La fin du théâtre Joly

 

            En  1883,  Joannes  Thuillier succède à Jean Verrier. Mais il semble que  les temps deviennent difficiles,   même si le nouveau directeur remporte encore des succès par exemple avec Le Tour du Monde en 80 Jours qui semble avoir eu une dimension exceptionnelle avec soixante dix poupées.  En 1891, le dernier directeur,   Lafarge, prend  en  main  les  destinées  du théâtre pour une douzaine d'années difficiles.  Le  dessin de Guirane  (le Progrès illustré du 27 Décembre 1891) nous montre le théâtre jouant encore une Nativité et nous permet de voir la composition du public de cette  époque qui  est  très  mêlé,  avec des enfants,  des gens de la bonne société, des militaires et, au balcon, de jeunes "gones".

           Il est probable que cette pièce a un caractère familial plus marqué que d'autres. Lafarge, dans une lettre à Gaston Baty explique les causes de la décadence de son théâtre ; " Le début de la crise a été  l'installation  permanente  du Cirque   Rancy   avenue   de   Saxe.  Ensuite   cela   s'est   accentué,  surtout depuis 1894, et a périclité de  plus  en  plus.  La  clientèle s'éclaircissait   en   raison   des premières matinées à prix réduits   qu'a données   le   Théâtre   des Célestins,  les dimanches.  Ensuite ça a été le Casino qui au début accordait entrée gratuite aux enfants accompagnés par les parents.  Certainement  que  ce  n'était pas le  même  genre  de  spectacle.  Mais beaucoup de parents, et ils sont de plus en plus nombreux, se souciant peu de l'éducation de leurs enfants et se disant ; Bast  ils ne comprennent pas, n'hésitaient pas à les mener dans des établissements cités plus haut y trouvant en même temps une distraction plus dans leurs goûts" (Op. cit. p 16)

           Ensuite est venu le cinéma ...  A la même époque, dans le Nord de la France, les théâtres de marionnettes sont encore bien vivants.

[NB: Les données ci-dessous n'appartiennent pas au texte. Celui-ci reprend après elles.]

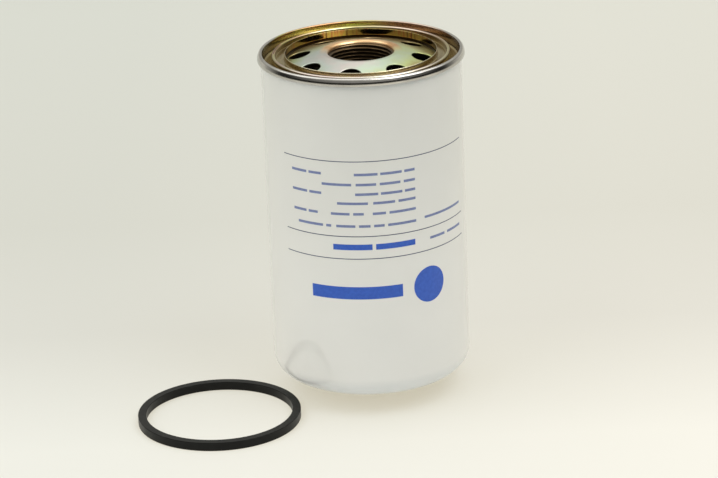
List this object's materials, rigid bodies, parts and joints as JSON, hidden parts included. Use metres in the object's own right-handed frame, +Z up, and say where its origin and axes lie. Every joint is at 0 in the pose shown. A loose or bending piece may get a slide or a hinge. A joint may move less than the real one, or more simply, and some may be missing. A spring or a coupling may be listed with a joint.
{
  "type": "spin-on filter",
  "caption": "Spin-on hydraulic filter: painted steel can with a rolled seam, domed thread plate with inlet holes, and its mounting gasket lying beside it.",
  "frame": {"origin": "middle of the wrench boss under the can, on the surface that it stands on", "axes": "+Z up the can's axis and out of its threaded mouth; the picture looks along +Y, with +X to the right"},
  "size_m": [0.2191, 0.1742, 0.2291],
  "materials": {
    "can_paint": "glossy cream paint",
    "lid_steel": "bright tinned steel",
    "plated_steel": "yellow passivated zinc plate",
    "inner_steel": "dark oiled steel",
    "gasket_rubber": "matt black rubber",
    "grommet_rubber": "matt black rubber",
    "compound": "dull red sealing compound",
    "adhesive": "cured adhesive",
    "support_mesh": "woven mesh",
    "medium": "fibrous medium"
  },
  "bodies": {
    "root": {"canister": "can_paint", "wrench_boss": "can_paint", "seaming_lid": "lid_steel", "seam_compound": "compound", "thread_plate": "plated_steel", "mounting_gasket": "gasket_rubber", "element_grommet": "grommet_rubber", "upper_end_cap": "inner_steel", "lower_end_cap": "inner_steel", "upper_potting": "adhesive", "lower_potting": "adhesive", "centre_tube": "inner_steel", "outer_mesh": "support_mesh", "filter_medium": "medium", "inner_mesh": "support_mesh", "leaf_spring": "inner_steel"}
  },
  "joints": []
}
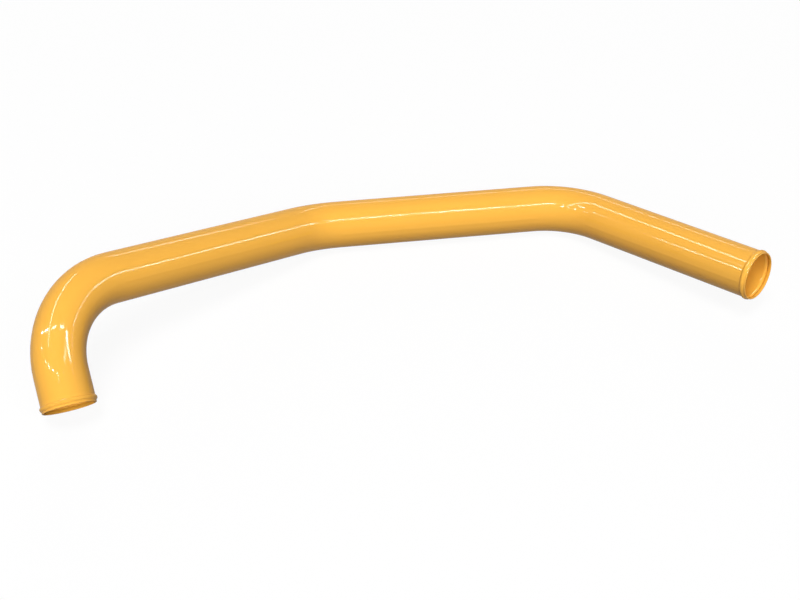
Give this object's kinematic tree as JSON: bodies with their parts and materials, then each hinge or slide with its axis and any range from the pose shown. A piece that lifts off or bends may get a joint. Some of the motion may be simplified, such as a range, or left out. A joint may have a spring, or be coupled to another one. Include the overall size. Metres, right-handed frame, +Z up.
{
  "type": "aftercooler air tube",
  "caption": "Bent steel charge-air tube with a rolled hose bead near each mouth, painted glossy yellow. It carries air between a truck engine's aftercooler and its intake.",
  "frame": {"origin": "on the floor, under the middle of the part's bounding box", "axes": "+Z up from the floor that the tube lies on; +X along the straight run that lies on the floor, from the short leg's side to the end run's side; both mouths point towards -Y"},
  "size_m": [1.1148, 0.4601, 0.1598],
  "materials": {
    "yellow_paint": "gloss"
  },
  "bodies": {
    "root": {"air_tube": "yellow_paint"}
  },
  "joints": []
}
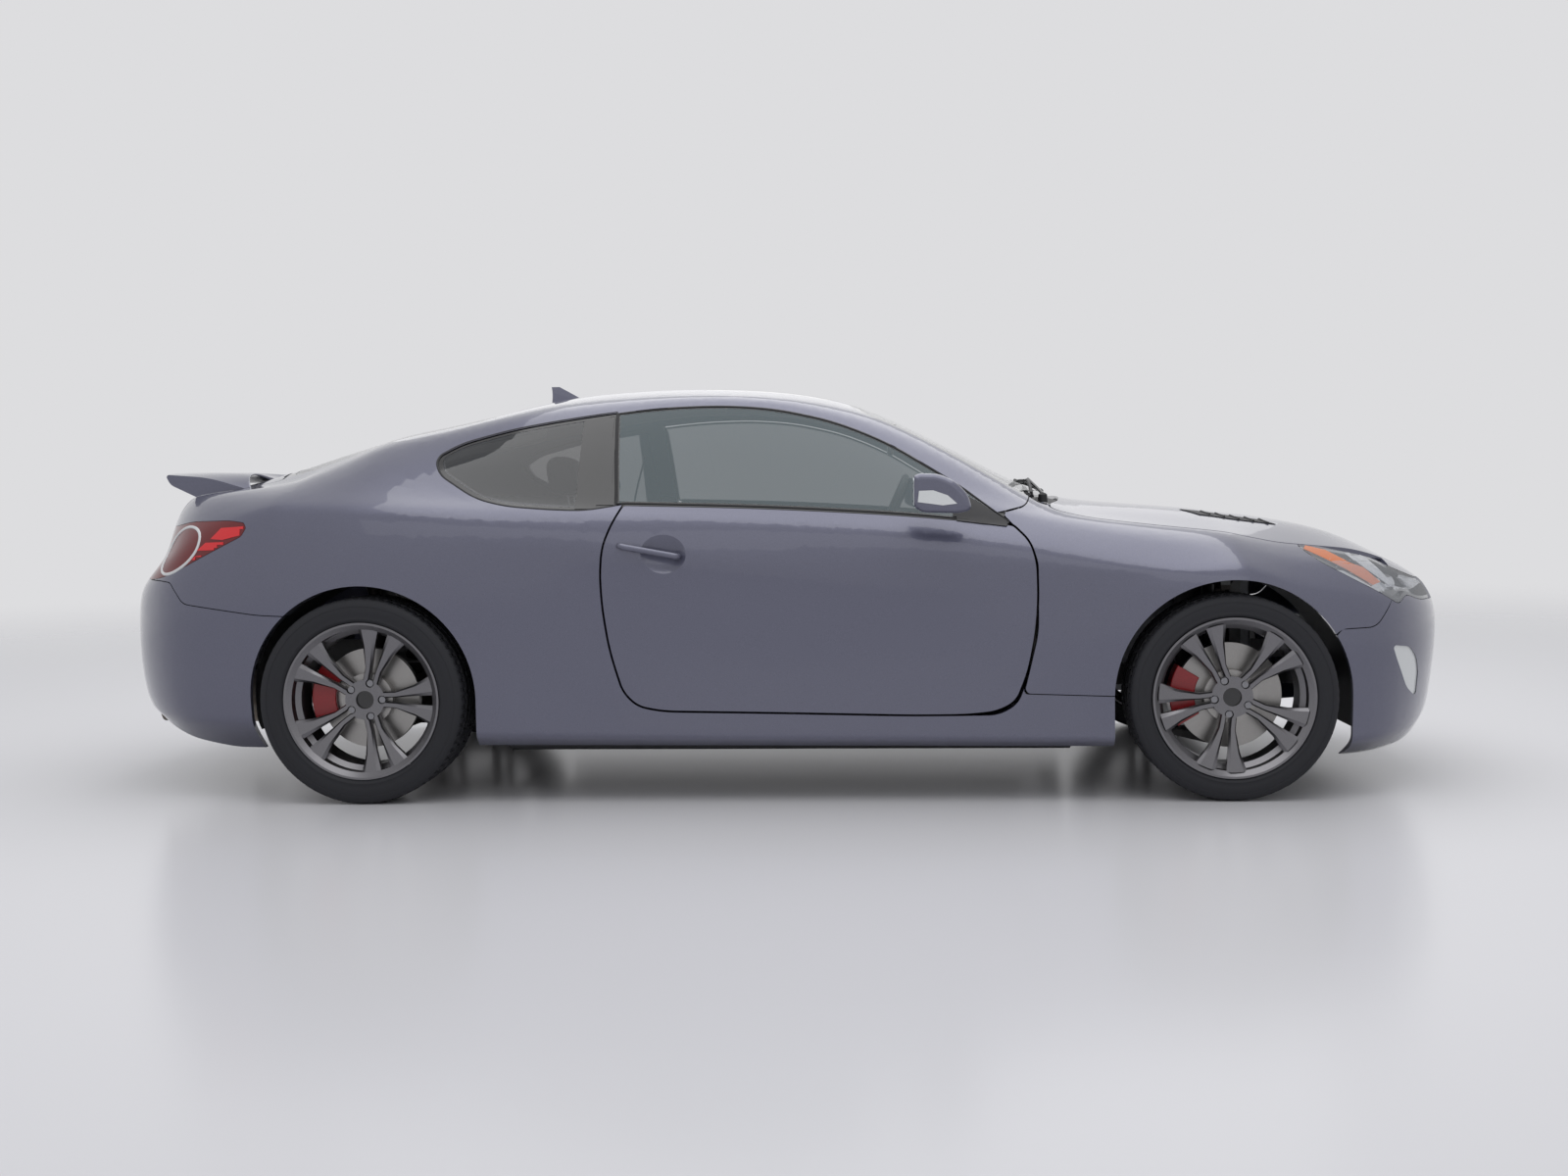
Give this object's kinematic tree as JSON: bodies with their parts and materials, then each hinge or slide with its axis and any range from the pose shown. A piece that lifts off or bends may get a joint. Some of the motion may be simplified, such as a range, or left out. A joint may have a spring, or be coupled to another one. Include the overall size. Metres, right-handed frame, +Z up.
{
  "type": "two-door coupe car",
  "caption": "Two-door coupe with opening doors, hood and trunk lid, steered front wheels, low nose, deck wing and twin-spoke wheels.",
  "frame": {"origin": "centre of the car's outline on the ground under it", "axes": "+X forwards along the car, +Y to its left side, +Z up"},
  "size_m": [4.6252, 2.084, 1.4102],
  "materials": {
    "paint": "slate metallic, clear coat",
    "structure": "satin black",
    "black_plastic": "fine grain",
    "gloss_black": "gloss",
    "tinted_glass": "tinted",
    "clear_lens": "clear",
    "red_lens": "red",
    "bright_metal": "polished",
    "rim_metal": "gunmetal paint",
    "tyre": "black rubber",
    "iron": "machined",
    "caliper_red": "red",
    "leather": "black leather",
    "steel": "plain",
    "alloy": "cast"
  },
  "bodies": {
    "body": {"body_side_left": "paint", "body_side_right": "paint", "body_structure": "structure", "cowl_panel": "black_plastic", "dashboard": "black_plastic", "driveshaft": "steel", "engine_block": "alloy", "exhaust": "steel", "fog_lamps": "clear_lens", "front_bumper": "paint", "front_fender_left": "paint", "front_fender_right": "paint", "front_seats": "leather", "front_suspension": "steel", "grille": "black_plastic", "headlamp_lenses": "clear_lens", "headlamp_units": "bright_metal", "quarter_glass": "tinted_glass", "radiator": "structure", "rear_bumper": "paint", "rear_calipers": "caliper_red", "rear_diffuser": "black_plastic", "rear_glass": "tinted_glass", "rear_seat": "leather", "rear_suspension": "steel", "roof_antenna": "paint", "roof_frame": "structure", "roof_panel": "paint", "sunroof_glass": "tinted_glass", "tail_lamps": "red_lens", "wheel_liners": "black_plastic", "windshield": "tinted_glass"},
    "door_left": {"door_panel_left": "paint", "door_glass_left": "tinted_glass", "door_mirror_left": "paint"},
    "door_right": {"door_panel_right": "paint", "door_glass_right": "tinted_glass", "door_mirror_right": "paint"},
    "hood": {"hood": "paint"},
    "trunk_lid": {"trunk_lid": "paint", "spoiler": "paint"},
    "steering_wheel": {"steering_wheel": "black_plastic"},
    "knuckle_left": {"front_knuckle_left": "steel", "front_caliper_left": "caliper_red"},
    "knuckle_right": {"front_knuckle_right": "steel", "front_caliper_right": "caliper_red"},
    "front_wheel_left": {"front_rim_left": "rim_metal", "front_tyre_left": "tyre", "front_disc_left": "iron"},
    "rear_wheel_left": {"rear_rim_left": "rim_metal", "rear_tyre_left": "tyre", "rear_disc_left": "iron"},
    "front_wheel_right": {"front_rim_right": "rim_metal", "front_tyre_right": "tyre", "front_disc_right": "iron"},
    "rear_wheel_right": {"rear_rim_right": "rim_metal", "rear_tyre_right": "tyre", "rear_disc_right": "iron"}
  },
  "joints": [
    {"name": "steer_left", "type": "hinge", "parent": "body", "child": "knuckle_left", "pos_m": [1.485, 0.7425, 0.331], "axis": [0, 0, 1], "range_deg": [-33, 33]},
    {"name": "front_wheel_spin_left", "type": "hinge", "parent": "knuckle_left", "child": "front_wheel_left", "pos_m": [1.485, 0.8025, 0.331], "axis": [0, 1, 0], "continuous": true},
    {"name": "rear_wheel_spin_left", "type": "hinge", "parent": "body", "child": "rear_wheel_left", "pos_m": [-1.335, 0.8125, 0.339], "axis": [0, 1, 0], "continuous": true},
    {"name": "door_hinge_left", "type": "hinge", "parent": "body", "child": "door_left", "pos_m": [0.765, 0.881, 0.53], "axis": [0, 0, 1], "range_deg": [-52, 0]},
    {"name": "steer_right", "type": "hinge", "parent": "body", "child": "knuckle_right", "pos_m": [1.485, -0.7425, 0.331], "axis": [0, 0, 1], "range_deg": [-33, 33]},
    {"name": "front_wheel_spin_right", "type": "hinge", "parent": "knuckle_right", "child": "front_wheel_right", "pos_m": [1.485, -0.8025, 0.331], "axis": [0, 1, 0], "continuous": true},
    {"name": "rear_wheel_spin_right", "type": "hinge", "parent": "body", "child": "rear_wheel_right", "pos_m": [-1.335, -0.8125, 0.339], "axis": [0, 1, 0], "continuous": true},
    {"name": "door_hinge_right", "type": "hinge", "parent": "body", "child": "door_right", "pos_m": [0.765, -0.881, 0.53], "axis": [0, 0, 1], "range_deg": [0, 52]},
    {"name": "hood_hinge", "type": "hinge", "parent": "body", "child": "hood", "pos_m": [0.912, 0, 0.95111], "axis": [0, -1, 0], "range_deg": [0, 48]},
    {"name": "trunk_hinge", "type": "hinge", "parent": "body", "child": "trunk_lid", "pos_m": [-1.6, 0, 1.045], "axis": [0, 1, 0], "range_deg": [0, 46]},
    {"name": "steering_wheel_turn", "type": "hinge", "parent": "body", "child": "steering_wheel", "pos_m": [0.39084, 0.386, 0.8864], "axis": [-0.9135, 0, 0.4067], "range_deg": [-462, 462]}
  ],
  "couplings": [
    {"joint": "steer_right", "follows": "steer_left", "ratio": 1},
    {"joint": "steering_wheel_turn", "follows": "steer_left", "ratio": 14}
  ]
}
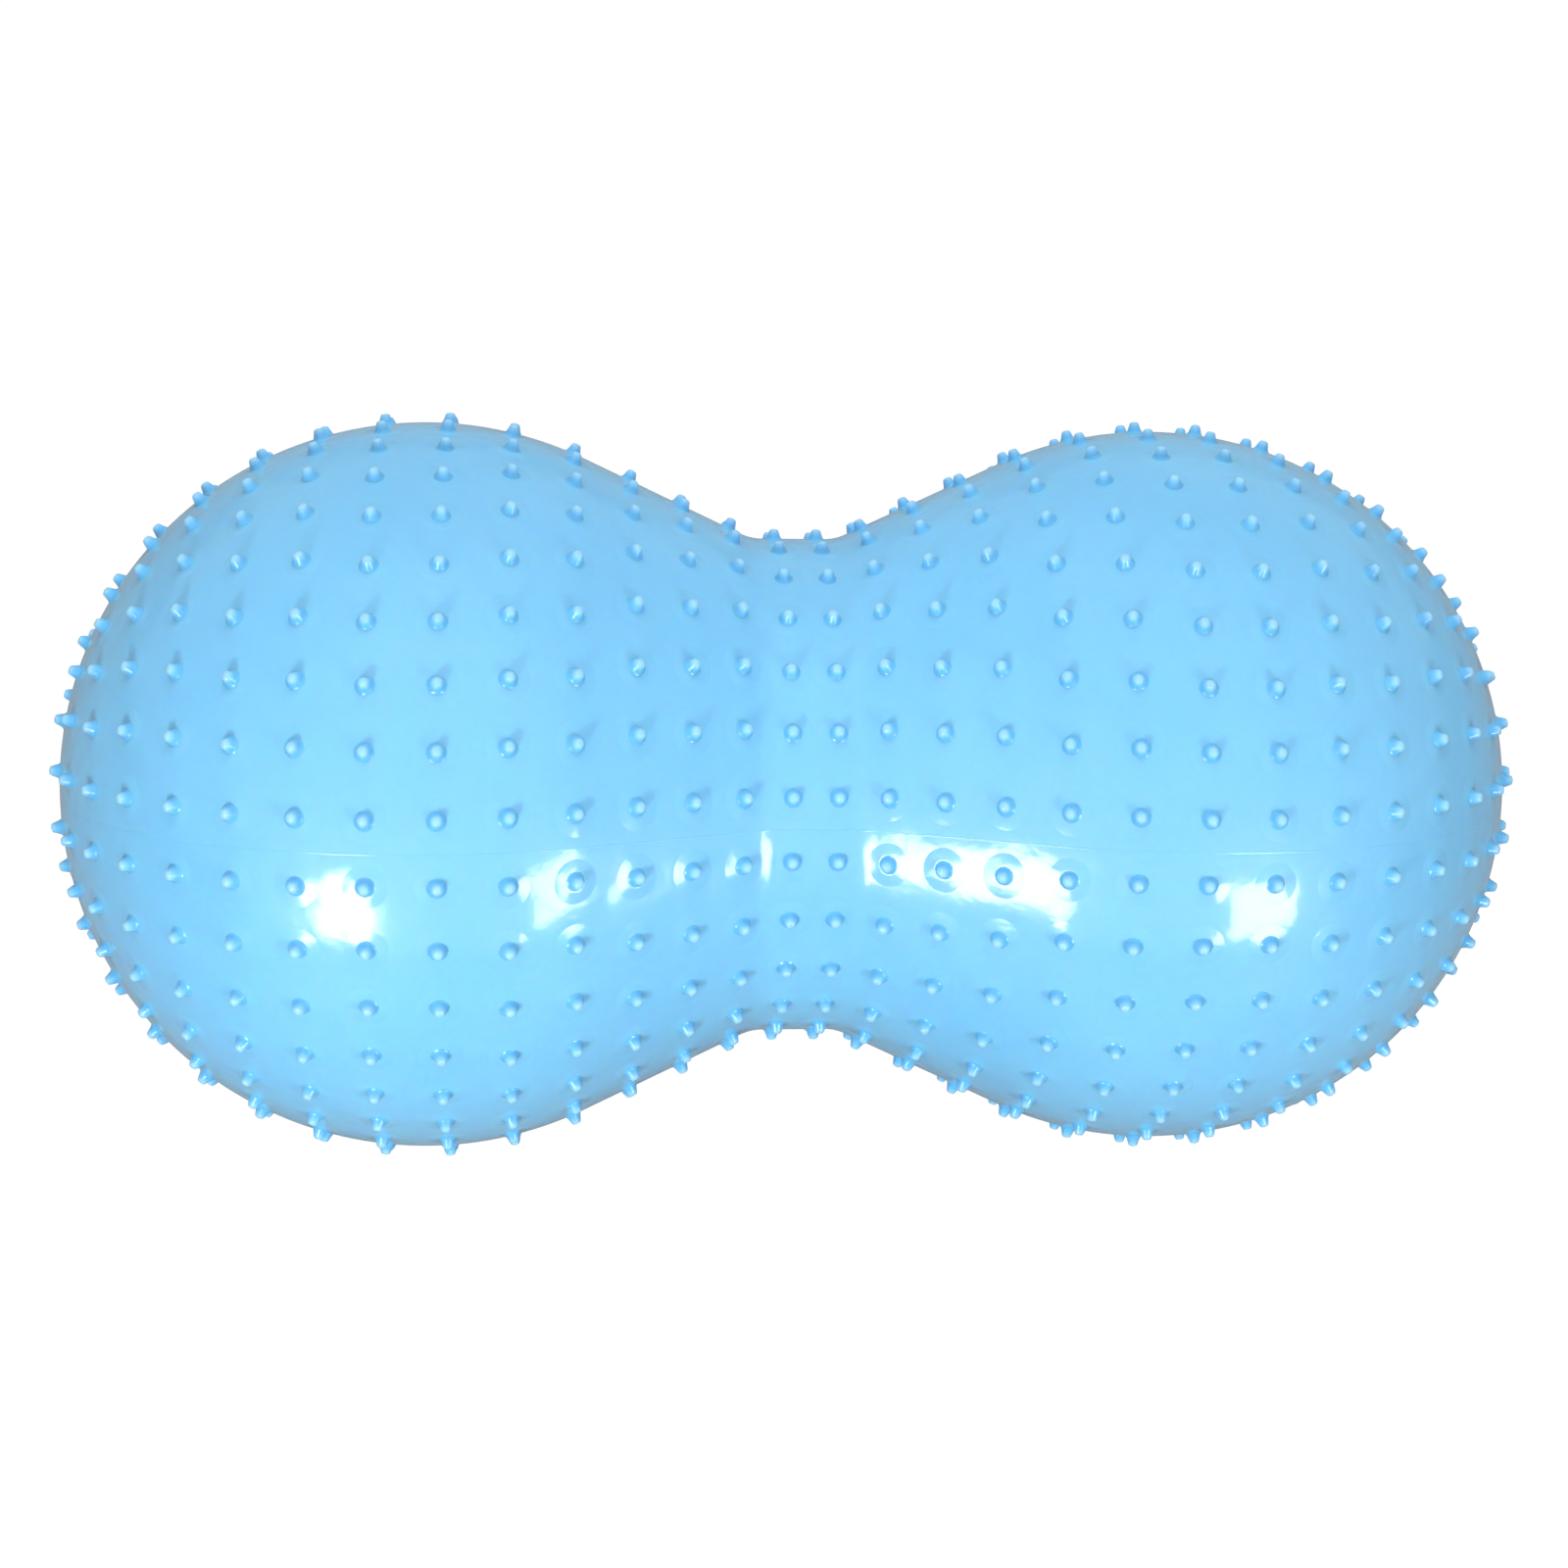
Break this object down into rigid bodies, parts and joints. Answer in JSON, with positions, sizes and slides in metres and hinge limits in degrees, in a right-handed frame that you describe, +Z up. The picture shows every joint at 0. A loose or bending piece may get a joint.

Il est   vrai   qu'ils  subissent  la concurrence des caf'conc' mais par contre, dans une société où les classes sociales sont sans doute plus nettement séparées qu'à Lyon,  les prix des places sont nettement plus élevés au théâtre d'acteurs qu'aux marionnettes qui gardent leur caractère "bon marché".

           Lafarge résiste de façon sans doute maladroite à ses concurrents en tentant de rivaliser avec eux sur leur propre terrain. Il joue des opérettes  (Les Cloches de Corneville), s'inspire  du Caf Cône' et du music-hall avec des monologues, des chansons comiques,  il fait danser des petites filles… Gaston Baty nous dit qu'il "semble alors perdre  la  tête".  Disons plutôt que le théâtre de marionnettes, à l'époque, ne s'est jamais défini dans ses caractères spécifiques. Le succès du Théâtre Joly de 1848 jusqu'alors a du venir du fait qu'il était meilleur marché que le théâtre d'acteurs, que ses dialogues plus serrés le rendaient plus accessible, aussi au public populaire. Maie il était, Gaston Baty le montre bien, imitation du théâtre d'acteurs. Cependant, les mélodrames souvent trop bavards, souvent étirés et mal construits,  prenaient, au théâtre de marionnettes, une force et une vivacité supérieures à leurs modèles. Quant  aux féeries,  elles étaient particulièrement bien adaptées au style des théâtres de  marionnettes.  Et Gaston Baty montre bien que, même si la   volonté   des   montreurs   de marionnettes  était  d'imiter le théâtre d'acteurs,  ils apportaient grâce aux poupées, quelque chose de plus. Contrairement à ce qui était leur premier motif de fierté, leur talent   ne   résidait   pas   en l'imitation  parfaite  des  acteurs mais   ils   n'en   eurent   jamais clairement conscience.  En suivant les modes,  en imitant ce qui se mettait à briller en cette fin de siècle, les théâtres de marionnettes  allèrent  très  vite  vers  la ruine finale.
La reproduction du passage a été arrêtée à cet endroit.